In conclusion, Sital pointed at the three million casualties, over 200,000 raped women and around thirty million people displaced, both internally and externally, to ask the UN to officially recognize this genocide after more than half a century of oversight, making it a priority for its member states and NGOs. Significantly, he went even beyond this. “Experts tell us,” Sital commented, “there have been 37 incidents of genocide since 1945, but today, we focus on some that demand our immediate and universal attention: East Timor, Cambodia, Guatemala, Bosnia, Rwanda, Darfur, and more recently, the suffering of the Yazidi people at the hands of ISIS. These are painful reminders that ‘Never again’ must become more than just words. In 2023, we cannot afford to turn a blind eye to the urgent crises unfolding before us. The genocide against the Yazidi community, the ongoing persecution of Armenians, the plight of minorities in Pakistan, the suffering of the Uyghur population, the relentless conflict in Yemen, and the struggles of the people of Ukraine demand our unwavering attention and action.”

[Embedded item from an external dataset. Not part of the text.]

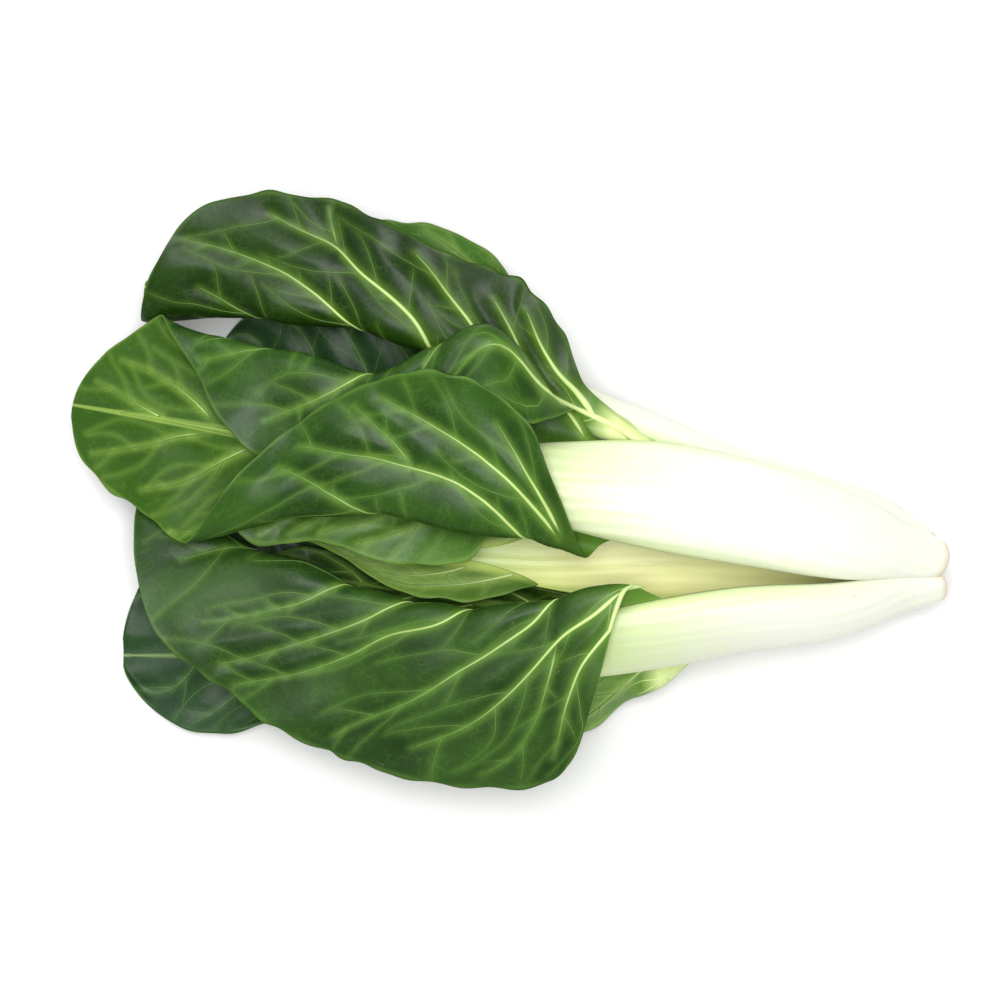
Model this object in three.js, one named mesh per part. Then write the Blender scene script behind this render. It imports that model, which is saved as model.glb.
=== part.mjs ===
// A whole head of white-stalked chard, lying on its side.
// +X points to the cut end, +Y to the back of the head and +Z up. All sizes are in millimetres.
// Nine leaves grow from one crown. Each leaf is a white stalk, which runs on as the midrib,
// and a green blade, a thin sheet that rolls back over the stalk along one or both sides.
import * as THREE from 'three';

// Driving sizes
const SHEET = 0.9; // thickness of a blade
const STALK_GAP = 0.7; // clearance between a stalk and its blade
const STALK_EDGE = 1.0; // thickness of a stalk along its two edges
const TABLE = 0; // height of the surface before the model is centred: stalks are pressed flat on it
const LAST = 10; // a leaf has eleven stations, 0 at the crown and 10 at the tip
const TIP_TRIM = 0.012; // stations left off at the very tip, so that no triangle is empty
const ROLL_STEPS = 80; // steps of the sum that lays a half blade out across the leaf
const MIDRIB_END = 9.5; // station where the midrib runs out
const FIRST_WIDTH = 1.4; // width of a half blade where it begins, as a share of the stalk's half width
const FIRST_SLANT = 1.0; // stations by which that width begins later, for each half width past the stalk
const CUP_EASE = 12; // width in which a half blade takes its lean, past the stalk

// How a stalk changes from crown to tip: shares of its greatest half width and depth, and its cupping in degrees
const HALF_SHARE = [0.27, 0.58, 0.86, 1.0, 0.98, 0.76, 0.44, 0.23, 0.12, 0.07, 0.03];
const DEPTH_SHARE = [0.5, 0.72, 0.92, 1.0, 0.98, 0.88, 0.62, 0.4, 0.26, 0.18, 0.1];
const CUP = [44, 40, 35, 30, 26, 20, 12, 8, 5, 3, 0];

// The crown: a cut disc that the outer stalks butt on, and a core that stands up inside them
const CROWN = {
  faceX: 174,
  y: -31,
  z: 24,
  faceRadius: 12.5,
  rimRadius: 14.5,
  rimBack: 2.2,
  discBack: 3.6,
  coreRadius: 5,
  coreFoot: 8,
  coreBack: 17,
  sides: 28,
};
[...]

On 11 March 2017, the Jatiya Sangsad unanimously passed a resolution designating March 25 as a Genocide Remembrance Day. This is a date that the UN could also designate as one of its days of observance and dedicate to the tragedy of Bangladesh, twinning it to its International Day of Commemoration and Dignity of the Victims of the Crime of Genocide and of the Prevention of this Crime observed on December 9.